From the top of the records below, return each line exactly, ending with the line that contains "import Module from".

RECORDS PROVIDED:

════

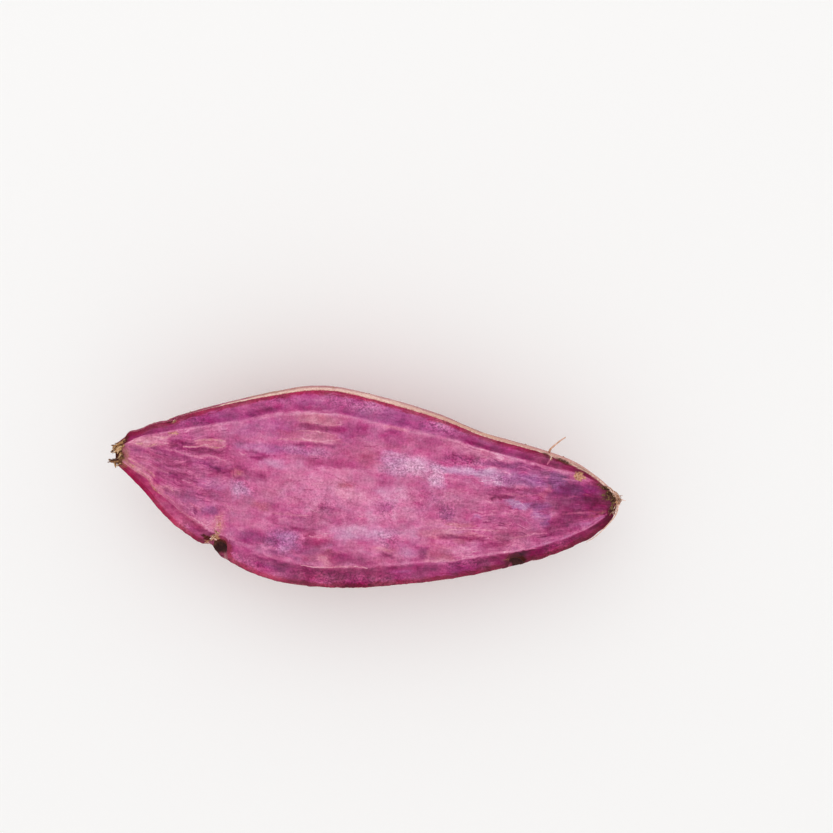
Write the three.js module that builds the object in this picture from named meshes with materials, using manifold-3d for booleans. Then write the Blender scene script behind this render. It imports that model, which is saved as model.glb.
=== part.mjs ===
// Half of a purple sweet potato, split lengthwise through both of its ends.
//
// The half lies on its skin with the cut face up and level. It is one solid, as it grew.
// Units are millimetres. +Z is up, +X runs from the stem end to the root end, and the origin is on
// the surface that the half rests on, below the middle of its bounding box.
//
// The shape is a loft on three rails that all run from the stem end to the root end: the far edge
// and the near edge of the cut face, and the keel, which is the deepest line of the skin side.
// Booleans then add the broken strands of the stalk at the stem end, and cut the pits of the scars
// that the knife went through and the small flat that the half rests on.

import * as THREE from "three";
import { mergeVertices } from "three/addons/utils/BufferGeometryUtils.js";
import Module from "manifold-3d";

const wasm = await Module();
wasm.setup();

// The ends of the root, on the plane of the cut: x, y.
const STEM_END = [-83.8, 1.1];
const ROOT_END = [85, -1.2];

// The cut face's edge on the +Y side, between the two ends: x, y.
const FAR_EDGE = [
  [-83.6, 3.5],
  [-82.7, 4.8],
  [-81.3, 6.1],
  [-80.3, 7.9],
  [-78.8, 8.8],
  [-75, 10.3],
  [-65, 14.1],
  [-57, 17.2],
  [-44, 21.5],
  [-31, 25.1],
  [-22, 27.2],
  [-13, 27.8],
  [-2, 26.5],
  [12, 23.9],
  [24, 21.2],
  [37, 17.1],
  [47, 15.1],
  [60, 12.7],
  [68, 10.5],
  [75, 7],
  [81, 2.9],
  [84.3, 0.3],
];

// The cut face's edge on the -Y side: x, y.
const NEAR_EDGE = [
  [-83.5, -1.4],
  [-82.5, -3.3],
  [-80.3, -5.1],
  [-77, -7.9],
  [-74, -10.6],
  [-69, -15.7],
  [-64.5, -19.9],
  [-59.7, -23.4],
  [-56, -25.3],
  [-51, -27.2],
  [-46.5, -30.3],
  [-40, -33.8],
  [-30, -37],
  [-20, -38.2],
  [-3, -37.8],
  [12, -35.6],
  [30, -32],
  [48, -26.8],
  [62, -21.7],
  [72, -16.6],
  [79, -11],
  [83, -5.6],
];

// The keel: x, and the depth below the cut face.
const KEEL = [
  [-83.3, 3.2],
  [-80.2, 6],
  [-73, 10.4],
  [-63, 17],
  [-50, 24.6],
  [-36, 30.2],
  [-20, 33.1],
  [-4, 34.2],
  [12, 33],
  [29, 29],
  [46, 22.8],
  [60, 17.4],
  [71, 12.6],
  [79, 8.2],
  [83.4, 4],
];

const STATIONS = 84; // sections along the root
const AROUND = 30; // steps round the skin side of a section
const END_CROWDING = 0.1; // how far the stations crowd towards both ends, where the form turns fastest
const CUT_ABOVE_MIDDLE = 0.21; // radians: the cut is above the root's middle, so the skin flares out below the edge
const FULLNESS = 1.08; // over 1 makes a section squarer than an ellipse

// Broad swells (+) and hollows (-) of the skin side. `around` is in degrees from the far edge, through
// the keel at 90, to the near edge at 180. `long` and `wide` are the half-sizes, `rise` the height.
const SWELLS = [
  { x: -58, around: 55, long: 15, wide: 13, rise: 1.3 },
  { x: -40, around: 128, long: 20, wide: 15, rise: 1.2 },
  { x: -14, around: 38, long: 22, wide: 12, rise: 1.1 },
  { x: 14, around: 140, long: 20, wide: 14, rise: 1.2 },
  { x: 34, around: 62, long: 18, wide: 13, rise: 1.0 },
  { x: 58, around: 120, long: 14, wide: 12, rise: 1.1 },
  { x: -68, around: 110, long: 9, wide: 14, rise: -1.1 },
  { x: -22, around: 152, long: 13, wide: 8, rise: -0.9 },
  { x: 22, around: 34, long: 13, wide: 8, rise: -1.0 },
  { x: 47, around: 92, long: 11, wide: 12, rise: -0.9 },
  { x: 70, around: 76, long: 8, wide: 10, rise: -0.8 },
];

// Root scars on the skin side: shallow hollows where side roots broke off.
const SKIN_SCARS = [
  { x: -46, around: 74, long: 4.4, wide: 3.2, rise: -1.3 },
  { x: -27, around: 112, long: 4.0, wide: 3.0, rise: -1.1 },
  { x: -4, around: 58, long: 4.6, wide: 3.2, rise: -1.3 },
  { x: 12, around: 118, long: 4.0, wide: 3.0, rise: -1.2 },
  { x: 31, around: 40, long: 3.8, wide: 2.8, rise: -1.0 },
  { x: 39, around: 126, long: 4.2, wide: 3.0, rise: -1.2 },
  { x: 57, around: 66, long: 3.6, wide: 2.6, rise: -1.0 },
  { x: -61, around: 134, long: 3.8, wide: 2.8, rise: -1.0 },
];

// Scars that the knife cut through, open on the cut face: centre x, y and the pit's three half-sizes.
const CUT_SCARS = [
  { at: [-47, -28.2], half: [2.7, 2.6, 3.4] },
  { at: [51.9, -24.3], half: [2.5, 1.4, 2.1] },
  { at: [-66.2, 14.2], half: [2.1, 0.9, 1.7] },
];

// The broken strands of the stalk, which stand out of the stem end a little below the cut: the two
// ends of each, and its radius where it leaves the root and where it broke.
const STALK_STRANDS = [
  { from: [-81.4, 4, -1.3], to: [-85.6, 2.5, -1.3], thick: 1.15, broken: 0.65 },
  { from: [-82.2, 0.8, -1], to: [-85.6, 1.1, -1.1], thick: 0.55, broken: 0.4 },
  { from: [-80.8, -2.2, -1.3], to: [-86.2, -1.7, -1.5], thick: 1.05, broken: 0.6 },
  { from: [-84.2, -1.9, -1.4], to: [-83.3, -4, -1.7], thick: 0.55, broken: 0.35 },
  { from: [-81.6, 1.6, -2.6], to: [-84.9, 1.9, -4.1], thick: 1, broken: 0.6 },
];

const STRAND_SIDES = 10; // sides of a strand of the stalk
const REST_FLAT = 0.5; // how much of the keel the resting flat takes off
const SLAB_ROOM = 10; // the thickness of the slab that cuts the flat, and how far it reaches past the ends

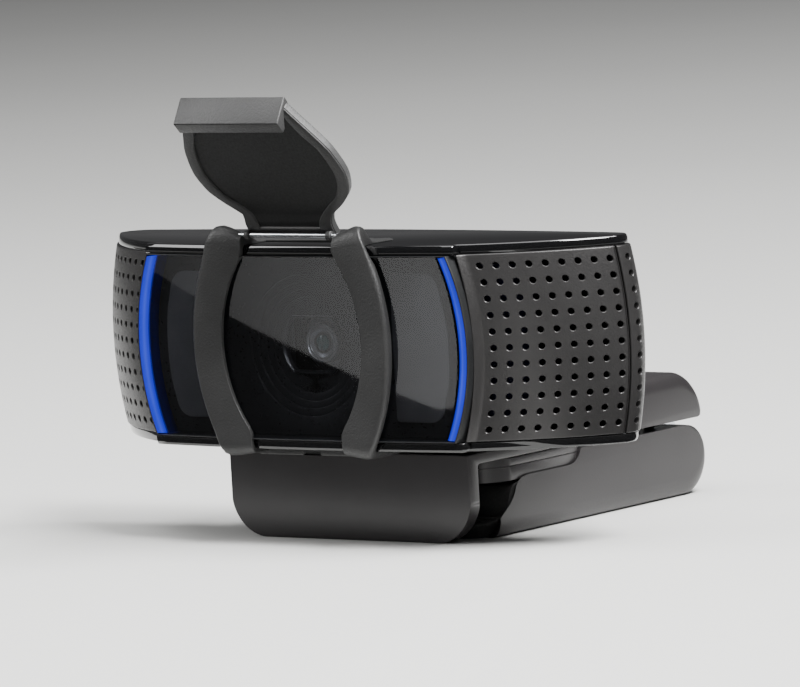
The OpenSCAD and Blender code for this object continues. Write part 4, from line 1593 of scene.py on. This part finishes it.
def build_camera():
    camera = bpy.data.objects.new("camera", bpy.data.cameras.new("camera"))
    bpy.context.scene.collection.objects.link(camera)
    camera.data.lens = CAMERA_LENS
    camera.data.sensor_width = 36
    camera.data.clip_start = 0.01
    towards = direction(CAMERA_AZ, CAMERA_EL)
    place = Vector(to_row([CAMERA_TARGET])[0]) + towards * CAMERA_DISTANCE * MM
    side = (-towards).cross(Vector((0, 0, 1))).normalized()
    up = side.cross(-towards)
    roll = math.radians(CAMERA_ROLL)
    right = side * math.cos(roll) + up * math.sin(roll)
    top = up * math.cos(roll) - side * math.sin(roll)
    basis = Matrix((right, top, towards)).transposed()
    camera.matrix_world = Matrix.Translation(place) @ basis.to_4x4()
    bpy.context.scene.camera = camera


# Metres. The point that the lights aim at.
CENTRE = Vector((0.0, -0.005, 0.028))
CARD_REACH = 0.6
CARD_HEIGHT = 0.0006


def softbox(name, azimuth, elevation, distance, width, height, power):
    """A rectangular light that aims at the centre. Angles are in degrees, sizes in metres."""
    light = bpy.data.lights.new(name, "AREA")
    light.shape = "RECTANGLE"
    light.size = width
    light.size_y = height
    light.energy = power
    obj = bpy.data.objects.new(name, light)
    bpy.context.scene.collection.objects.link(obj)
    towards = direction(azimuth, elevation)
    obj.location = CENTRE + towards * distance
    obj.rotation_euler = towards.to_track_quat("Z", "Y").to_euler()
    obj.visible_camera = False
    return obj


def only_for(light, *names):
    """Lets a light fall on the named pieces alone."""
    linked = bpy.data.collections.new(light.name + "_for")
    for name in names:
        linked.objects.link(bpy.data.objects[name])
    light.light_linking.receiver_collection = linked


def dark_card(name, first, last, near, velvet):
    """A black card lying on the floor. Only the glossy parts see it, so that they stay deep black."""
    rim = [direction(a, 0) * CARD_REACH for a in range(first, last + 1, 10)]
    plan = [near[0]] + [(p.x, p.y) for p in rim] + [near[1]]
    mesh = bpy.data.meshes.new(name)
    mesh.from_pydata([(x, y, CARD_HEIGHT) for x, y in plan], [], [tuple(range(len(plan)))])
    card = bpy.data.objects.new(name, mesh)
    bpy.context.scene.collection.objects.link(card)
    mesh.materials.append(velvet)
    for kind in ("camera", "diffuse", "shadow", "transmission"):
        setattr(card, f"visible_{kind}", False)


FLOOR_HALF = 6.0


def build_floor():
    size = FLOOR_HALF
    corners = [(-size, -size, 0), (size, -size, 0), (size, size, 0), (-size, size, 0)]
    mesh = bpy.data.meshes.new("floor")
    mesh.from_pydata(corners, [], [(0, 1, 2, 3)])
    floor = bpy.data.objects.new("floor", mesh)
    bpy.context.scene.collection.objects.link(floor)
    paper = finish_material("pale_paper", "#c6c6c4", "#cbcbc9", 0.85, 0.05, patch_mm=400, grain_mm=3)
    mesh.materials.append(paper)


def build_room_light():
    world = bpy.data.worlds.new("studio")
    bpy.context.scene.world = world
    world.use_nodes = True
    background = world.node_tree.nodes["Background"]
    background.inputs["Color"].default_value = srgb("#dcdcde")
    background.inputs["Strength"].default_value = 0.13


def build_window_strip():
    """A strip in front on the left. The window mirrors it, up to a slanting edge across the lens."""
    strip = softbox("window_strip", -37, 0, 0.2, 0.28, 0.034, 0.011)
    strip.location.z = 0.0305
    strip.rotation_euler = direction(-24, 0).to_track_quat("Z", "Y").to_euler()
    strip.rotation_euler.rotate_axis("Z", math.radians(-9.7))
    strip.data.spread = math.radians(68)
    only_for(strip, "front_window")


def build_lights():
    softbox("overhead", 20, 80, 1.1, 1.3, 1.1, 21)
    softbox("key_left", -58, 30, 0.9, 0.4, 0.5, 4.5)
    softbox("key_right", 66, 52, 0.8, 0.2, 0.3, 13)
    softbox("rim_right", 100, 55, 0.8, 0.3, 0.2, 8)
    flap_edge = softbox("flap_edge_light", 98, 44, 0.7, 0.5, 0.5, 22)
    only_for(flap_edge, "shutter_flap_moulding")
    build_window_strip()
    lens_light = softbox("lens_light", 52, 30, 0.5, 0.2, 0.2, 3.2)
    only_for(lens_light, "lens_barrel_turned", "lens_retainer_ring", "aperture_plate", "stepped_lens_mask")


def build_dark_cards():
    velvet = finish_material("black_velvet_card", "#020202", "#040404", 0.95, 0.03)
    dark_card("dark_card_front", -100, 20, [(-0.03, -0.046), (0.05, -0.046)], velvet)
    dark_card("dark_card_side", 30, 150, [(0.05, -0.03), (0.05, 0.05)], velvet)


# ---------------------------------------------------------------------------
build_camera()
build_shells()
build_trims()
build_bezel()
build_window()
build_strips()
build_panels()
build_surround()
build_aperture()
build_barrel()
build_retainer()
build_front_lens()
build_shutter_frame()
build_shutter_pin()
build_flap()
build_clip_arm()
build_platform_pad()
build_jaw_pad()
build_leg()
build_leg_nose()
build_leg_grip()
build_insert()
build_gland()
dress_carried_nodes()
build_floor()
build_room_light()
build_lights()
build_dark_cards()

════

WRITTEN RESPONSE:
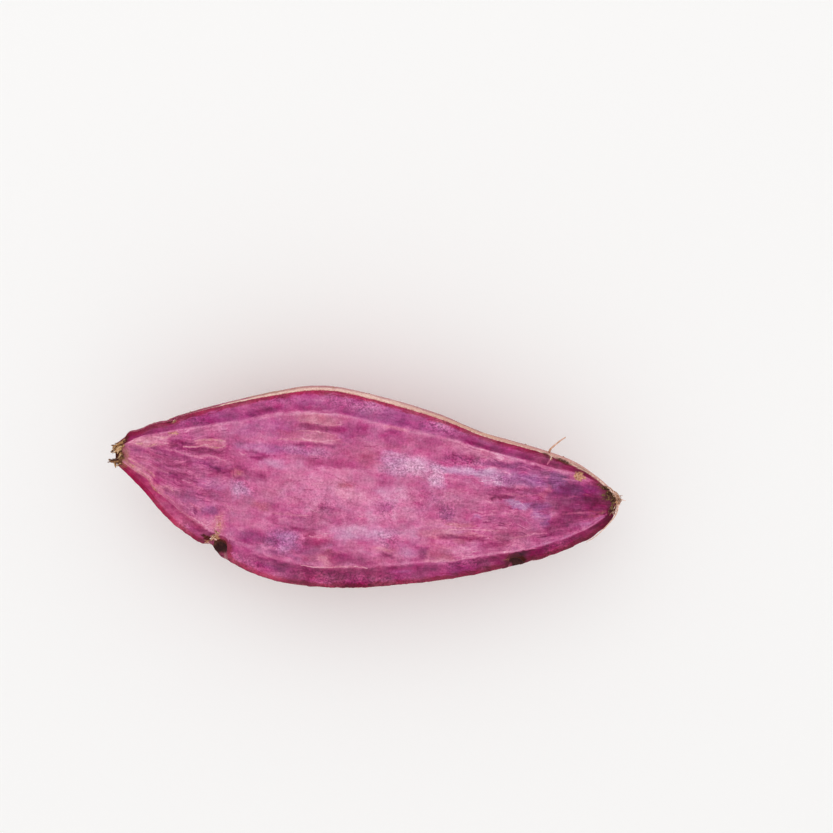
Write the three.js module that builds the object in this picture from named meshes with materials, using manifold-3d for booleans. Then write the Blender scene script behind this render. It imports that model, which is saved as model.glb.
=== part.mjs ===
// Half of a purple sweet potato, split lengthwise through both of its ends.
//
// The half lies on its skin with the cut face up and level. It is one solid, as it grew.
// Units are millimetres. +Z is up, +X runs from the stem end to the root end, and the origin is on
// the surface that the half rests on, below the middle of its bounding box.
//
// The shape is a loft on three rails that all run from the stem end to the root end: the far edge
// and the near edge of the cut face, and the keel, which is the deepest line of the skin side.
// Booleans then add the broken strands of the stalk at the stem end, and cut the pits of the scars
// that the knife went through and the small flat that the half rests on.

import * as THREE from "three";
import { mergeVertices } from "three/addons/utils/BufferGeometryUtils.js";
import Module from "manifold-3d";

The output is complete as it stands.